Chancellor of the Duchy of Lancaster (p. 215)

see p106


Binstead (p. 221)

another town in southern England, this time on the Isle of Wight. Arthur “The Pitcher” Binstead was a founder and chronicler of London’s Pelican Club in the 1880s. Murhpy identifies this as a likely model for the Drones Club and suggests that Plum and Binstead would have known each other when the former worked on The Globe and the latter on The Pink’Un in the first decade of the 20th century.


Success Story

Bottleton East (p. 227)

this place name crops a few times in Plum’s writings as a rough area which I assume is notionally in the East End of London


soup-and-fish (p. 227)

a 19th century American term for formal white tie evening clothes. The phrase was originally used to describe a lavish dinner


Shemmy shoes (p. 231)

in the game of chemin de fer, the nine decks of cards are kept in a shoe-like container (known as a “sabot” in French)


Bethnal Green (p. 233)

unlike Bottleton East, this is a real area in the East End of London


cinched (p. 236)

literally means pulled in tight (from the Spanish name for a girth strap)


trimmer (p. 236)

someone who chides or disciplines (Partridge)

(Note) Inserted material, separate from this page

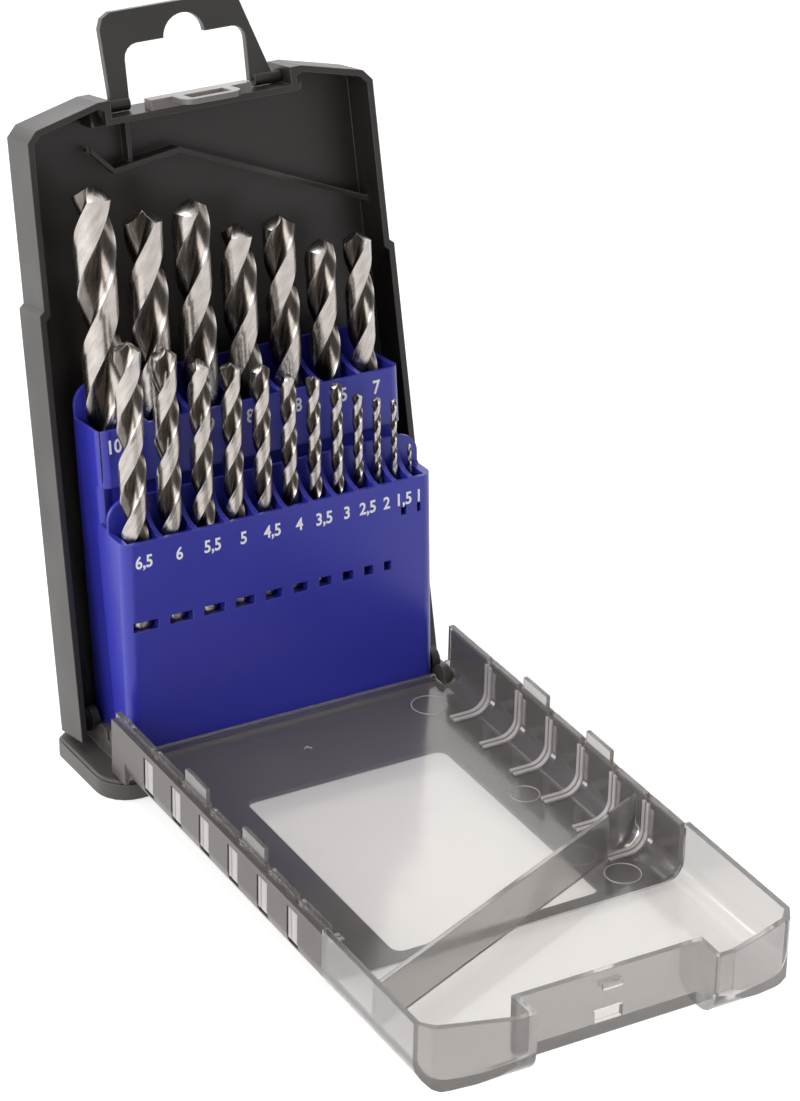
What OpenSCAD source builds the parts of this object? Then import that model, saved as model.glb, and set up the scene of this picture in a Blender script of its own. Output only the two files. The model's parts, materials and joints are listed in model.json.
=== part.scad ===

au pied de la lettre (p. 240)

according to the strict letter of the text (Brewer)


Hendon Police College (p. 245)

these days, all London’s police are trained at this college


Ponders End (p. 245)

a suburb on the northern fringe of London (I lived there for a while)


Colney Hatch (p. 251)

in this part of the North London suburb of Friern Barnet, a lunatic asylum (as they were called in those politically incorrect days) was built in 1851. I lived not far from there 25 years ago and the expression “he should be in Colney Hatch” to denote someone considered mad was still widely used.